Studio album by Eleanor McEvoy
- Released: March 2004
- Genre: Rock / folk rock
- Label: Moscodisc / Market Square
- Producer: Eleanor McEvoy, Brian Connor

Eleanor McEvoy chronology
| Yola (2001) | Early Hours (2004) | Out There (2006) |

= Early Hours =

Early Hours is Eleanor McEvoy's fifth studio album. Its style differs from her previous work with its collection of songs incorporating many musical styles including folk, jazz and blues. The album has McEvoy on vocals, guitar and fiddle. The album's co-producer, Brian Connor, accompanies her on piano, Hammond and a variety of keyboards.

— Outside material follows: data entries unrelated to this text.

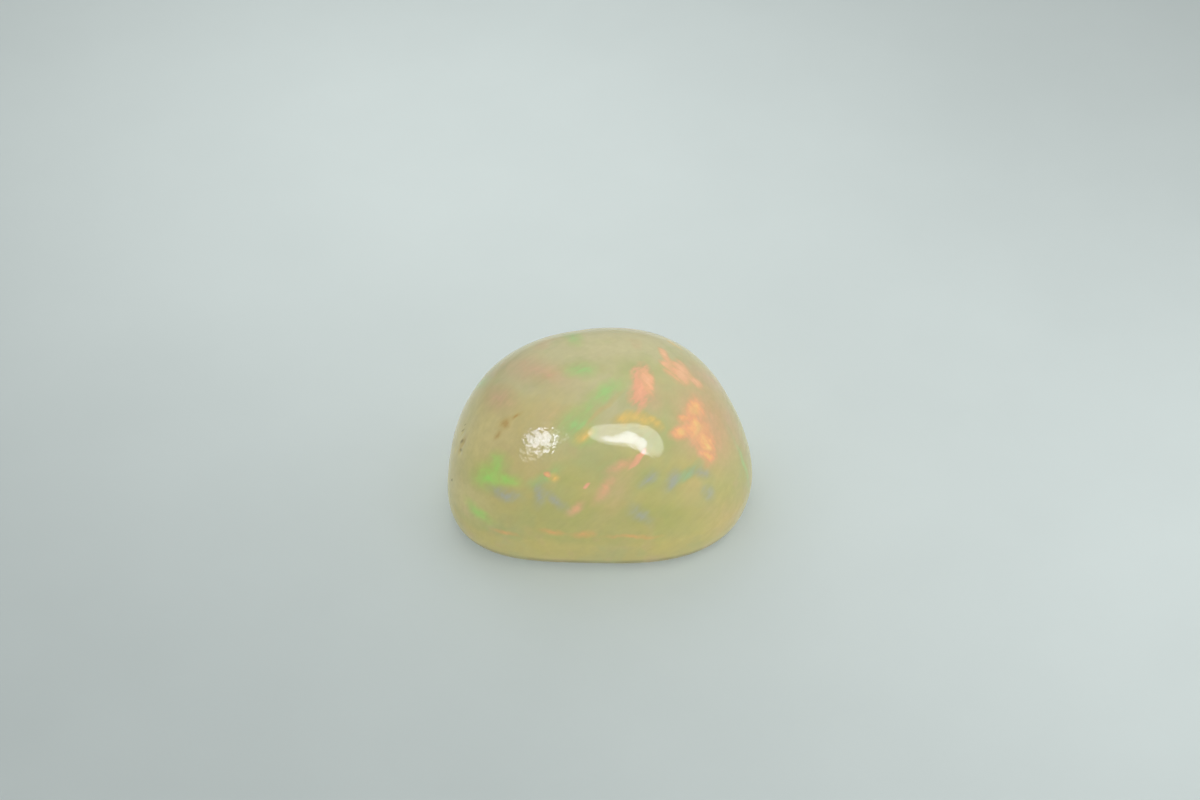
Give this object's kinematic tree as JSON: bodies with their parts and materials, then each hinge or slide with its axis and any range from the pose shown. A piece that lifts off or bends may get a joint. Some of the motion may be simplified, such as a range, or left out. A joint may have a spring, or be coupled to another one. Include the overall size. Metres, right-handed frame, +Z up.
{
  "type": "polished opal cabochon",
  "caption": "Polished milky opal cabochon, cut to a free oval outline with a high dome and a flat ground back to rest on or to be set by.",
  "frame": {"origin": "on the flat back, under the middle of the stone's box", "axes": "+X along the stone's length, to the right in the picture; +Y away from the camera; +Z up through the dome"},
  "size_m": [0.015, 0.0114, 0.009],
  "materials": {
    "opal": "polished"
  },
  "bodies": {
    "root": {"opal": "opal"}
  },
  "joints": []
}
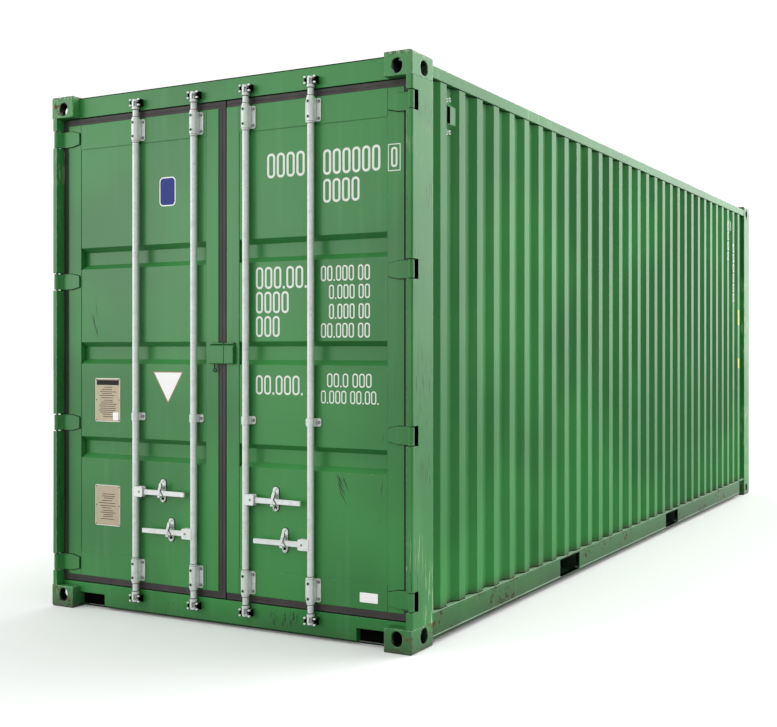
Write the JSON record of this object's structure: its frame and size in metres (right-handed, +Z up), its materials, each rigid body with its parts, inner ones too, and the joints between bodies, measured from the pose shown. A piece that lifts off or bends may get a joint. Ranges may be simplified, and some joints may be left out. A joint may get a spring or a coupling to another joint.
{
  "type": "shipping container",
  "caption": "Green high-cube steel freight container with corrugated walls, corner castings, fork pockets and swinging doors with lock bars.",
  "frame": {"origin": "centre of the footprint at ground level, the bottom face of the four bottom castings", "axes": "+Z up, +Y from the door end to the blind end along the length, +X to the right seen from the door end"},
  "size_m": [2.438, 6.058, 2.896],
  "materials": {
    "green_paint": "semi-gloss",
    "green_paint_worn": "satin, scuffed",
    "galvanised": "dull hot-dip zinc",
    "seal_rubber": "matt",
    "floor_plywood": "oiled",
    "underframe_paint": "matt wax coat"
  },
  "bodies": {
    "container": {"bottom_castings": "green_paint_worn", "top_castings": "green_paint_worn", "door_posts": "green_paint", "blind_end_posts": "green_paint", "door_header": "green_paint", "door_sill": "green_paint_worn", "blind_end_beams": "green_paint", "top_side_rails": "green_paint", "bottom_rail_angles": "green_paint_worn", "bottom_side_rails": "green_paint_worn", "side_wall_right": "green_paint", "side_wall_left": "green_paint", "blind_end_wall": "green_paint", "roof": "green_paint", "floor_boards": "floor_plywood", "cross_members": "underframe_paint", "fork_pockets": "underframe_paint", "cam_keepers": "green_paint", "ventilators": "green_paint"},
    "left_door": {"door_left_frame": "green_paint", "door_left_panel": "green_paint", "door_left_gasket": "seal_rubber", "door_left_hinges": "green_paint", "door_left_bearings": "galvanised", "door_left_catches": "galvanised", "door_left_seal_plate": "green_paint"},
    "right_door": {"door_right_frame": "green_paint", "door_right_panel": "green_paint", "door_right_gasket": "seal_rubber", "door_right_hinges": "green_paint", "door_right_bearings": "galvanised", "door_right_catches": "galvanised", "door_right_seal_plate": "green_paint"},
    "bar_1": {"lock_bar_1": "galvanised", "handle_hub_1": "galvanised"},
    "lever_1": {"handle_1": "galvanised"},
    "bar_2": {"lock_bar_2": "galvanised", "handle_hub_2": "galvanised"},
    "lever_2": {"handle_2": "galvanised"},
    "bar_3": {"lock_bar_3": "galvanised", "handle_hub_3": "galvanised"},
    "lever_3": {"handle_3": "galvanised"},
    "bar_4": {"lock_bar_4": "galvanised", "handle_hub_4": "galvanised"},
    "lever_4": {"handle_4": "galvanised"}
  },
  "joints": [
    {"name": "right_door_hinge", "type": "hinge", "parent": "container", "child": "right_door", "pos_m": [1.202, -3.012, 1.45], "axis": [0, 0, 1], "range_deg": [0, 265]},
    {"name": "left_door_hinge", "type": "hinge", "parent": "container", "child": "left_door", "pos_m": [-1.202, -3.012, 1.45], "axis": [0, 0, -1], "range_deg": [0, 265]},
    {"name": "lock_bar_1_turn", "type": "hinge", "parent": "left_door", "child": "bar_1", "pos_m": [-0.598, -3.006, 1.45], "axis": [0, 0, 1], "range_deg": [-110, 0]},
    {"name": "handle_1_lift", "type": "hinge", "parent": "bar_1", "child": "lever_1", "pos_m": [-0.554, -3.012, 0.685], "axis": [0, 1, 0], "range_deg": [-25, 0]},
    {"name": "lock_bar_2_turn", "type": "hinge", "parent": "left_door", "child": "bar_2", "pos_m": [-0.178, -3.006, 1.45], "axis": [0, 0, -1], "range_deg": [-110, 0]},
    {"name": "handle_2_lift", "type": "hinge", "parent": "bar_2", "child": "lever_2", "pos_m": [-0.222, -3.012, 0.477], "axis": [0, -1, 0], "range_deg": [-25, 0]},
    {"name": "lock_bar_3_turn", "type": "hinge", "parent": "right_door", "child": "bar_3", "pos_m": [0.178, -3.006, 1.45], "axis": [0, 0, 1], "range_deg": [-110, 0]},
    {"name": "handle_3_lift", "type": "hinge", "parent": "bar_3", "child": "lever_3", "pos_m": [0.222, -3.012, 0.685], "axis": [0, 1, 0], "range_deg": [-25, 0]},
    {"name": "lock_bar_4_turn", "type": "hinge", "parent": "right_door", "child": "bar_4", "pos_m": [0.598, -3.006, 1.45], "axis": [0, 0, -1], "range_deg": [-110, 0]},
    {"name": "handle_4_lift", "type": "hinge", "parent": "bar_4", "child": "lever_4", "pos_m": [0.554, -3.012, 0.477], "axis": [0, -1, 0], "range_deg": [-25, 0]}
  ]
}
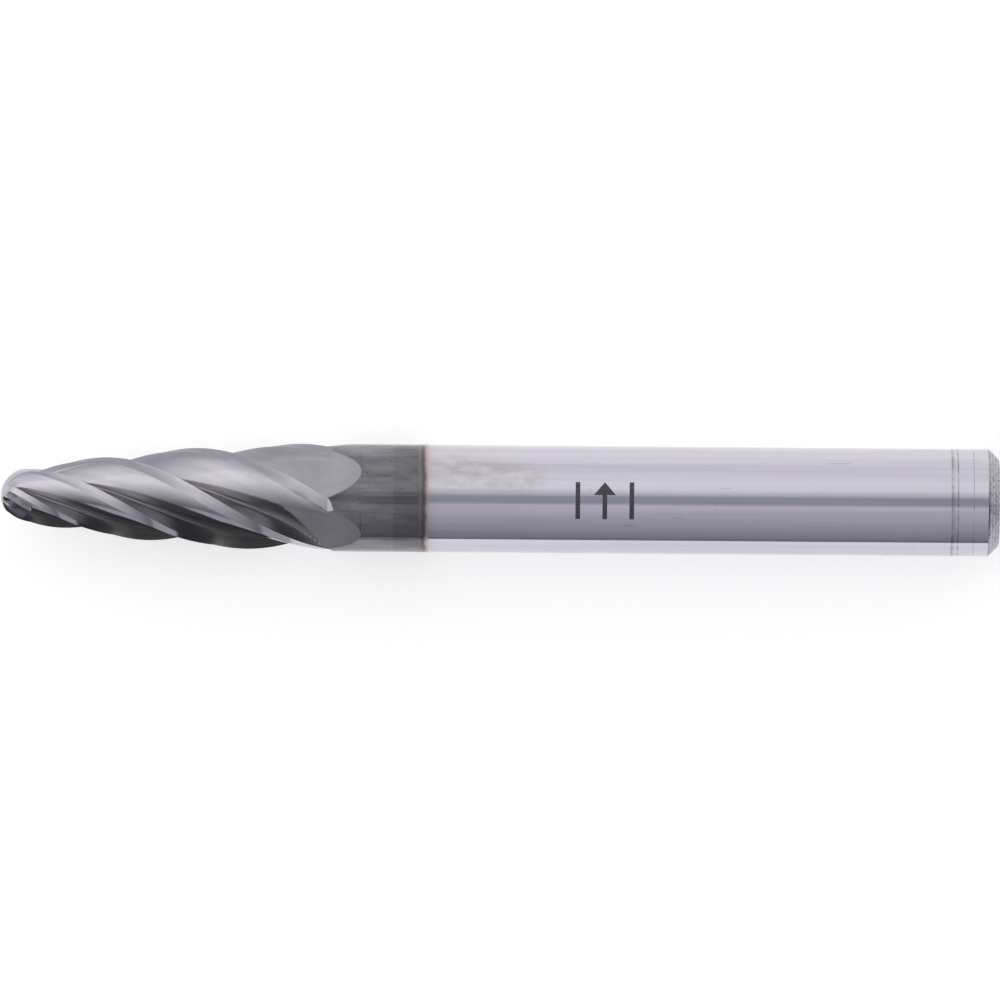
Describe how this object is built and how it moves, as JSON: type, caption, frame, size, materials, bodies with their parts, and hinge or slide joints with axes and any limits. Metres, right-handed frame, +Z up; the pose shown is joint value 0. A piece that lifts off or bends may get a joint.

Also on the album are the drummer/percussionist Liam Bradley, Calum McColl on guitar, the bass guitarist Nicky Scott and Lindley Hamilton on trumpet. Early Hours was the first album to use TiMax (unique audio imaging) technology, mixed in 5.1 surround sound onto multi-channel super audio compact disc Super Audio Compact Disc (SACD).

==Critical reception==
According to The Living Tradition, "This is another superbly produced and crafted album from one of Ireland's most accomplished female singer-songwriters - it's a very fine collection crossing over into many musical styles - Celtic, country, folk, jazz and blues - and makes for intensely rewarding listening...... I honestly can't fault this beautifully crafted album."

==Track listings==

| No. | Title | Writer(s) | Length |
|---|---|---|---|
| 1. | "You'll Hear Better (Than This)" |  | 3:40 |
| 2. | "Memphis Tennessee" | Chuck Berry | 2:35 |
| 3. | "The D.J." |  | 3:03 |
| 4. | "I'll Be Willing" |  | 3:49 |
| 5. | "Driving Home From Butler's" |  | 1:45 |
| 6. | "Ave Maria" |  | 3:25 |
| 7. | "Make Mine A Small One" |  | 3:27 |
| 8. | "Slipping Away" |  | 3:16 |
| 9. | "Sail Me High" |  | 4:24 |
| 10. | "Days Roll By" |  | 3:25 |
| 11. | "Where Did My Life Go?" | Bert Jansch | 2:26 |
| 12. | "At The End Of The Day" |  | 4:30 |
| 13. | "Anach Cuain" |  | 2:15 |

==Singles==
- "Make Mine A Small One"
- "I'll Be Willing"
- "Days Roll By"

==Super audio==
Early Hours was released in hybrid CD/SACD format, with multi-channel surround mix.

==Vinyl==
Early Hours (MOSV101) was released on vinyl in 2004 by Mosco Vinyl

==Awards==
Early Hours was voted Best Contemporary Album 2004-2005 by Irish Music Magazine Readers Poll.